--- BEGIN ---
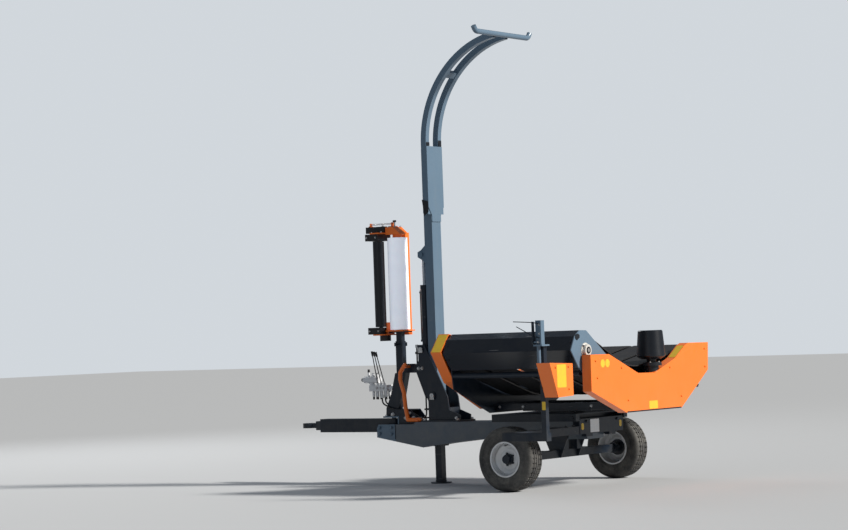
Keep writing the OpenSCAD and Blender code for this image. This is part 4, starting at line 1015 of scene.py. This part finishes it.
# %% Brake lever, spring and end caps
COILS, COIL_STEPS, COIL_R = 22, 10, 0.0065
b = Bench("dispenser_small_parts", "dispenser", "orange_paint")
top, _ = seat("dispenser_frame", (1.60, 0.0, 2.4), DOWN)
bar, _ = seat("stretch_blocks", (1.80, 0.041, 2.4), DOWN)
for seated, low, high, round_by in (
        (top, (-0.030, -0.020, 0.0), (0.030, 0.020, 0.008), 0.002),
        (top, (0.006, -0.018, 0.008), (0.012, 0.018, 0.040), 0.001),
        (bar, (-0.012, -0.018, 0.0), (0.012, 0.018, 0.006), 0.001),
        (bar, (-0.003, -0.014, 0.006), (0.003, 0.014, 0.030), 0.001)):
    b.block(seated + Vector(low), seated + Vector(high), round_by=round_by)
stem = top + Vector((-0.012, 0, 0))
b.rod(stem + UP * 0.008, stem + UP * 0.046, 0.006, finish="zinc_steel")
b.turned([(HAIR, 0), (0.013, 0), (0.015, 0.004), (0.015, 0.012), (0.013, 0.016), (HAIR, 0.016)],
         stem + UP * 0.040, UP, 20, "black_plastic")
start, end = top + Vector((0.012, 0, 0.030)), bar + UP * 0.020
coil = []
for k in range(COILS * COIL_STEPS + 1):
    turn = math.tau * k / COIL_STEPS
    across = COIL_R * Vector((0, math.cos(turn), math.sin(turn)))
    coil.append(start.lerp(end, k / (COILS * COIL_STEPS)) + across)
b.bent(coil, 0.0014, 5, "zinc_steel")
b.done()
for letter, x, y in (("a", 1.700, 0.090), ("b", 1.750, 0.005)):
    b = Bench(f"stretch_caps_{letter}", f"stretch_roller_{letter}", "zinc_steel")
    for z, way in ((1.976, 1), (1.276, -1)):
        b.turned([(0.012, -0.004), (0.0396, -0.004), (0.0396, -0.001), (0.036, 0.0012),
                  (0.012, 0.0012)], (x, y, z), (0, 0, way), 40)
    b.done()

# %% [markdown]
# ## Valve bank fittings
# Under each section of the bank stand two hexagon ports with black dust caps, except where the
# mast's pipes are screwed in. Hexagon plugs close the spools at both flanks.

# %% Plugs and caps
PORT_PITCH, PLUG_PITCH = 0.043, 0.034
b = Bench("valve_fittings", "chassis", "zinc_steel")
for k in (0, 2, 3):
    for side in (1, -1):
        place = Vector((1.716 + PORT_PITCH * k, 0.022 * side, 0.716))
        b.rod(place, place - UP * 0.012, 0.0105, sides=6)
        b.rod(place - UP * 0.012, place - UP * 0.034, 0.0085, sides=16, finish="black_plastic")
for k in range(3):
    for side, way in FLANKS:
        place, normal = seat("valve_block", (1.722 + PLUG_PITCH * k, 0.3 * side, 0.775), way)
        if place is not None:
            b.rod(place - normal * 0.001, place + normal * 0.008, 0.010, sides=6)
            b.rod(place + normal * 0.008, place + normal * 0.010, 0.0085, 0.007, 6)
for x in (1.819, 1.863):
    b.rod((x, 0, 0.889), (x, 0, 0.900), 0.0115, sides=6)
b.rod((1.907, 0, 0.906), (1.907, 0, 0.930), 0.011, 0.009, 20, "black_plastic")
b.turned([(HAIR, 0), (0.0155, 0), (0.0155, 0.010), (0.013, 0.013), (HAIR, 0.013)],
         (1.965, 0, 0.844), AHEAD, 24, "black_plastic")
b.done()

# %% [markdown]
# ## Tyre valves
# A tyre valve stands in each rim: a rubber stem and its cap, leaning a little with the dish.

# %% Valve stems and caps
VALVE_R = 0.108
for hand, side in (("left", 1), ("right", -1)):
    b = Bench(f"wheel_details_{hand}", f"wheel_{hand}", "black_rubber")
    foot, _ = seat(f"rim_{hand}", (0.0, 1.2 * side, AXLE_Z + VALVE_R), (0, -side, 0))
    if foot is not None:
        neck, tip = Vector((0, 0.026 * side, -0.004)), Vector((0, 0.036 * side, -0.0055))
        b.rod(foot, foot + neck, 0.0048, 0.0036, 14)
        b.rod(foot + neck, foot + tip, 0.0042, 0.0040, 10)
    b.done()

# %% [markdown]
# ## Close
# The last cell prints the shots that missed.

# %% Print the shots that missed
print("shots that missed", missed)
--- END ---
## WORK INSTRUCTIONS:
Find the lines above that include the string "scene" and copy them.

## OUTPUT FOR THIS TASK:
Keep writing the OpenSCAD and Blender code for this image. This is part 4, starting at line 1015 of scene.py. This part finishes it.